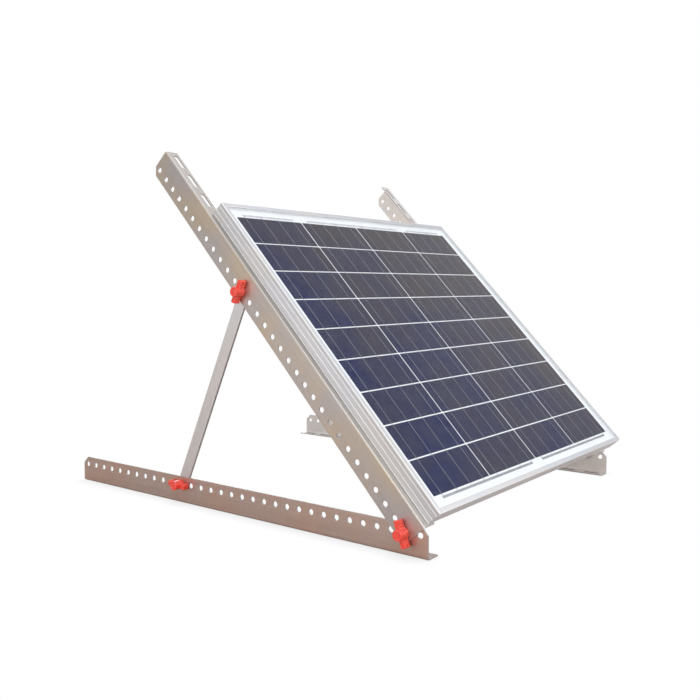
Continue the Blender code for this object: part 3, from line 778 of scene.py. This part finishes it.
def strut_bar(word, surfaces):
    """A flat bar with full round ends and a hole in each."""
    node = f"strut_{word}"
    low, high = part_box(node)
    foot = Vector((0, *joint_place(f"strut_swing_{word}")[1:]))
    tip_y = low.y + (high.y - foot.y)
    tip_z = high.z - (foot.z - low.z)
    reach = Vector((0, tip_y, tip_z)) - foot
    width = (high.y - foot.y) / MM * 2
    length = reach.length / MM
    place = Matrix.Translation(foot) @ Matrix.Rotation(atan2(reach.z, reach.y), 4, "X")
    thick = (high.x - low.x) / MM
    outlines = [stadium((length / 2, 0), length + width, width, STRUT_END_SIDES)]
    outlines += [circle((along, 0), HOLE_RADIUS) for along in (0, length)]
    mesh = plate_mesh(outlines, thick, STRUT_EDGE_ROUND)
    mark_rims(mesh)
    centre = (low.x + high.x) / 2

    def stand_up(point):
        return place @ Vector((centre + point.z * MM, point.x * MM, point.y * MM))

    show(f"{node}_bar", moved(mesh, stand_up), surfaces, f"{word}_strut", (node,))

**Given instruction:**
Go through the listing above and restate it word for word.

**Answer to this problem:**
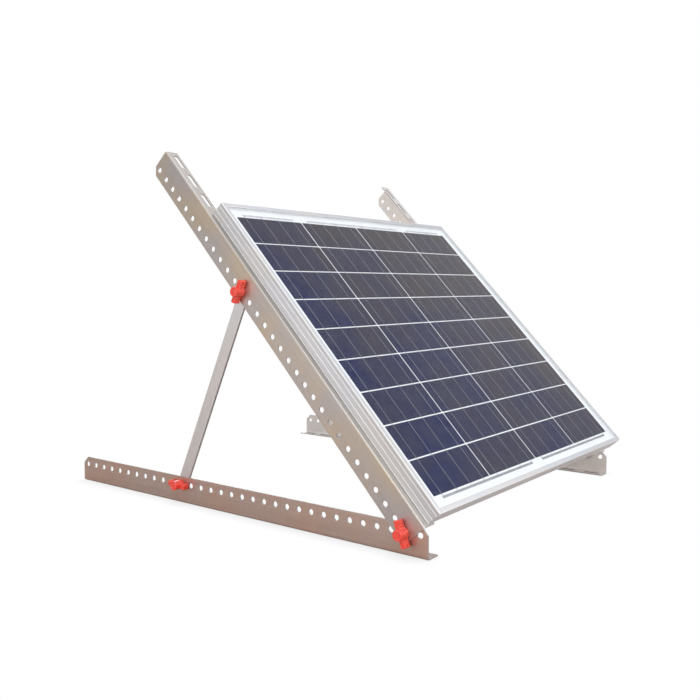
Continue the Blender code for this object: part 3, from line 778 of scene.py. This part finishes it.
def strut_bar(word, surfaces):
    """A flat bar with full round ends and a hole in each."""
    node = f"strut_{word}"
    low, high = part_box(node)
    foot = Vector((0, *joint_place(f"strut_swing_{word}")[1:]))
    tip_y = low.y + (high.y - foot.y)
    tip_z = high.z - (foot.z - low.z)
    reach = Vector((0, tip_y, tip_z)) - foot
    width = (high.y - foot.y) / MM * 2
    length = reach.length / MM
    place = Matrix.Translation(foot) @ Matrix.Rotation(atan2(reach.z, reach.y), 4, "X")
    thick = (high.x - low.x) / MM
    outlines = [stadium((length / 2, 0), length + width, width, STRUT_END_SIDES)]
    outlines += [circle((along, 0), HOLE_RADIUS) for along in (0, length)]
    mesh = plate_mesh(outlines, thick, STRUT_EDGE_ROUND)
    mark_rims(mesh)
    centre = (low.x + high.x) / 2

    def stand_up(point):
        return place @ Vector((centre + point.z * MM, point.x * MM, point.y * MM))

    show(f"{node}_bar", moved(mesh, stand_up), surfaces, f"{word}_strut", (node,))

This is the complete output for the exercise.